Bouncing in a box – potatoDie

This post offers solutions for

Intersection of a parabola with a line: find the incidence point
Find the Bezier control point to draw section of a given parabola
Solve quadratic equation

Introduction

This story begins with my attempt to simulate an object bouncing around inside a box of a certain shape (a polygon). I thought that maybe this would produce some cool graphics somehow, or the bouncing object would behave in unexpected and interesting ways.

The following image shows the simulation after a few steps. The bounce is the result of a gravitational force exerted on the object.

Trajectory of a point after a few bounces.

To draw this it’s necessary to find out the position of the next bounce. Also, the position where the object would hit a polygon edge.

The bouncing point describes parabolas, while the edges of the polygon are line segments. So the problem is: Find the point where a given parabola intersects a given line.

Parametric representations

Consider a parabola with the following parametric representation

\tag{1}k(t) = p + vt + \tfrac{1}{2}at^2

with (known) vectors p, v and a. Here p stands for the position at t = 0, v for velocity at t = 0, and a for the accelaration.

Next, there’s a line, parameterized by s,

\tag{2}l(s) = q + rs

with vectors q and r. If we restrict s to 0 ≤ s ≤ 1, then we’re looking at the line segment between q and q + r. (A nicer parametrization would be q(s-1) + rs, for the line segment between q and r, but that would make the following formulas a bit longer.)

Equating the parabola and the line, and separating for x and y coordinates, we get

\tag{3}p_x + v_xt + \tfrac{1}{2}a_xt^2= q_x +r_xs

\tag{4} p_y + v_yt + \tfrac{1}{2}a_yt^2 = q_y + r_ys

Solving (3) for s, with r_x ≠ 0,

\tag{5} s = \dfrac{p_x - q_x + v_xt +\tfrac{1}{2}a_xt^2} {r_x}

Then substitute this result for s in (4). This leads to a quadratic equation,

\tfrac{1}{2}(a_y - \frac{r_y}{r_x}a_x)t^2+ (v_y-\frac{r_y}{r_x}v_x)t+p_y-q_y-\frac{r_y}{r_x}(p_x-q_x) = 0

from which one, two or zero solutions for t can be found. See below for an algorithm that will do that for you.

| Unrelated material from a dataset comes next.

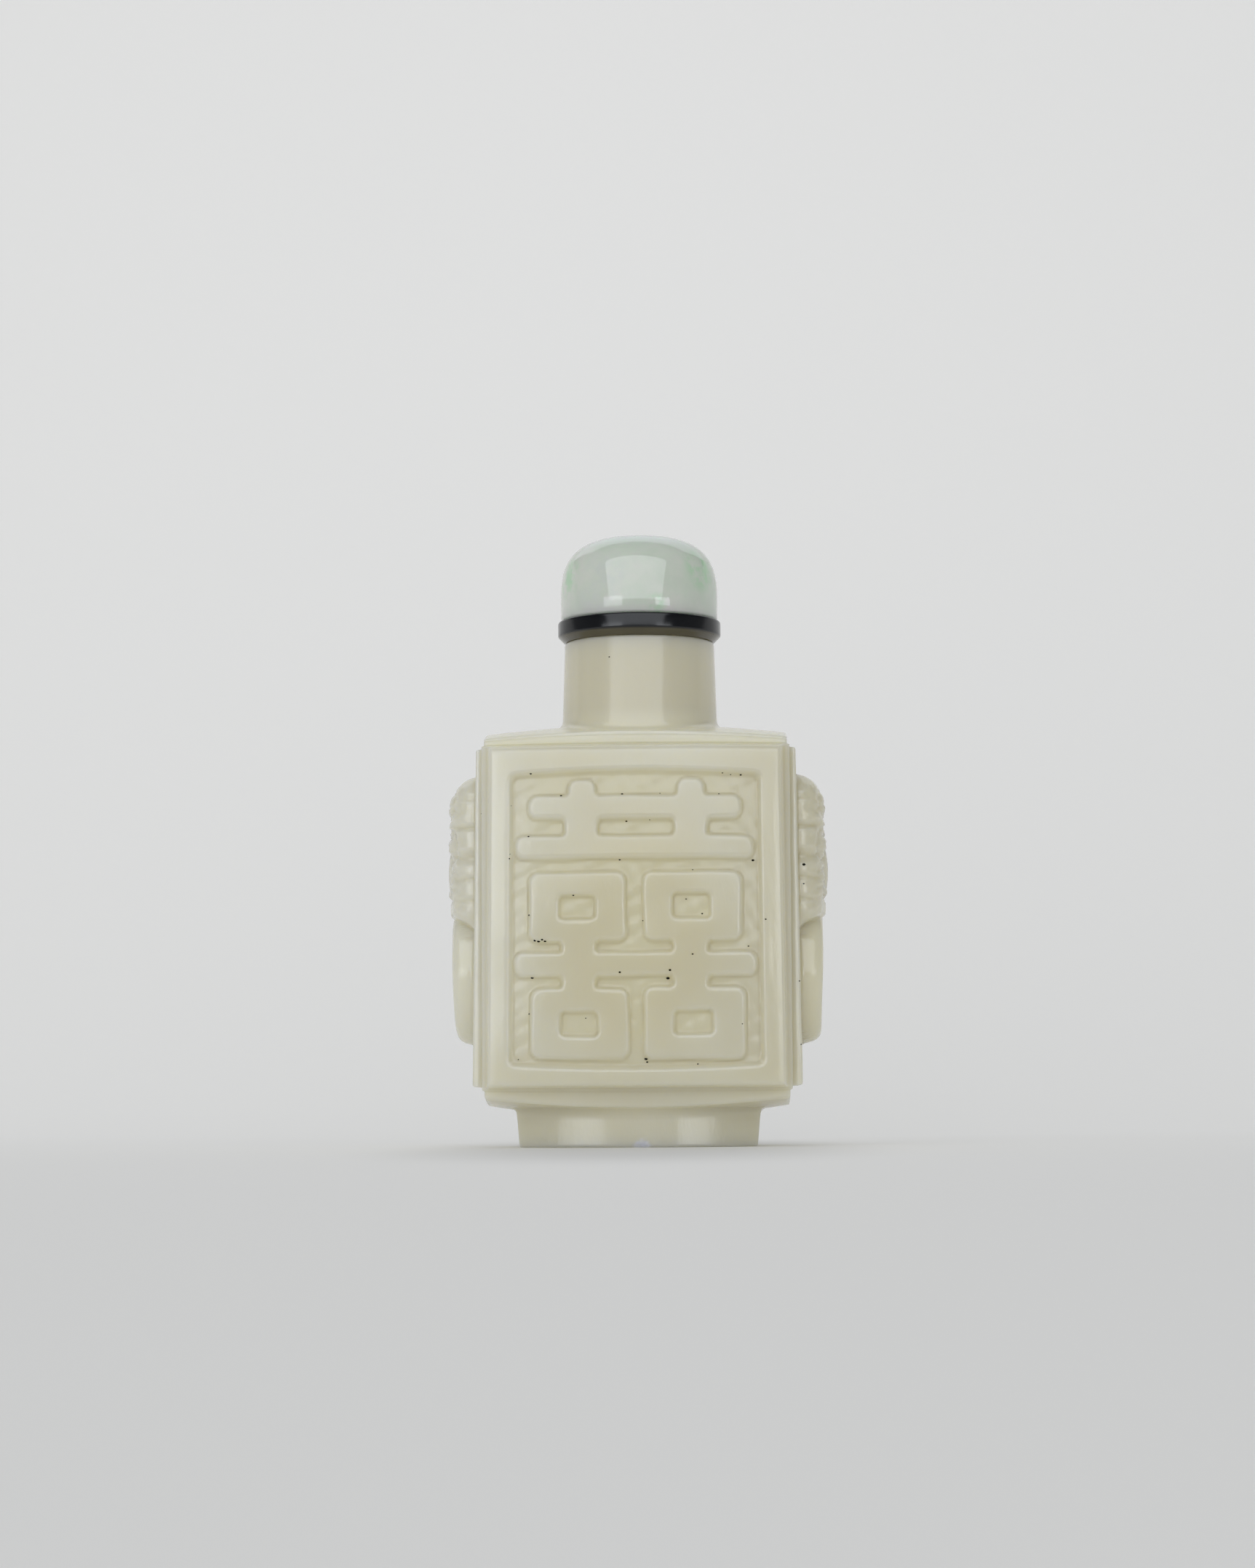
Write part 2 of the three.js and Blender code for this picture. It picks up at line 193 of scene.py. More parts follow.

A solution for t means we can calculate the incidence point of the parabola and the line, using (1).

If there are solutions for t, calculate s using (5). Checking if 0 ≤ s ≤ 1 it follows whether the parabola hits the line segment between r and q + r or misses it. The incidence point(s) then follow either from (1) or (2).

We assumed above that r_x ≠ 0. Otherwise (3) will lead to a quadratic equation from which t can be found.

Looking for the Bezier control point

At this stage, we have the begin and end positions (let’s call them p and q) lying on the parabola with parametrization (I repeat)

k(t) = p + vt + \tfrac{1}{2}at^2

We also have the speed vectors v and w, and we know the value of parameter t at position p and q (resp. 0 and t_q).

So the following formulas hold:

\tag{6} q = p + vt_q + \tfrac{1}{2}at_q^2

\tag{7} w = v + at_q

To draw the parabola from p to q on a canvas context as a quadratic Bezier curve we need to find the control point cp.

The control point is the incidence point of the line l through p with direction v, and the line m through q with direction w, see image above. We could find the incidence point of l and m with a general algorithn, however in this case there is an easier method.

The point

p + \tfrac{1}{2}t_qv

lying on l, and

q - \tfrac{1}{2}t_qw

lying on m, can be shown to coincide by substituting (6) and (7). So that must be the control point we are after.

The JavaScript code to render the graphics would look like this:

ctx.beginPath();
ctx.moveTo(p.x,p.y);
ctx.quadraticCurveTo(
    p.x + v.x * t_q / 2, 
    p.y + v.y * t_q / 2,
    q.x, 
    q.y
);
ctx.stroke();

The following image shows the first bounces together with their control points (in pink).

What’s left out

Apart from finding incidence points of a parabola with a line and finding control points of Bezier curves, there are a few more steps to complete the bouncing in a box example.

One thing I omittted is that to follow the trajectory of the bouncing object we need to find the first edge the parabola would hit. This means searching for the incidence point with the smallest positive t.

Another omission is calculating the new speed vector at a bouncing point.

If your interested in these steps, check the code in the github repository.

Appendix: Solve quadratic equation

solveQuadraticEquation: function (a, b, c) {
    if (a == 0) {
        // If a equals zero, it's not a quadratic 
        // equation. You may solve it
        // anyway, if b is not also zero.
        return b != 0 ? [-c/b] : [];
    }

    var D = b * b - 4 * a * c; // The discriminant
    if (D < 0) {
        return [];
    } else if (D == 0) {
        return [ -b / (2 * a)];
    } else {
        return [
            (-b - Math.sqrt(D)) / (2 * a), 
            (-b + Math.sqrt(D)) / (2 * a)
        ];
    }
}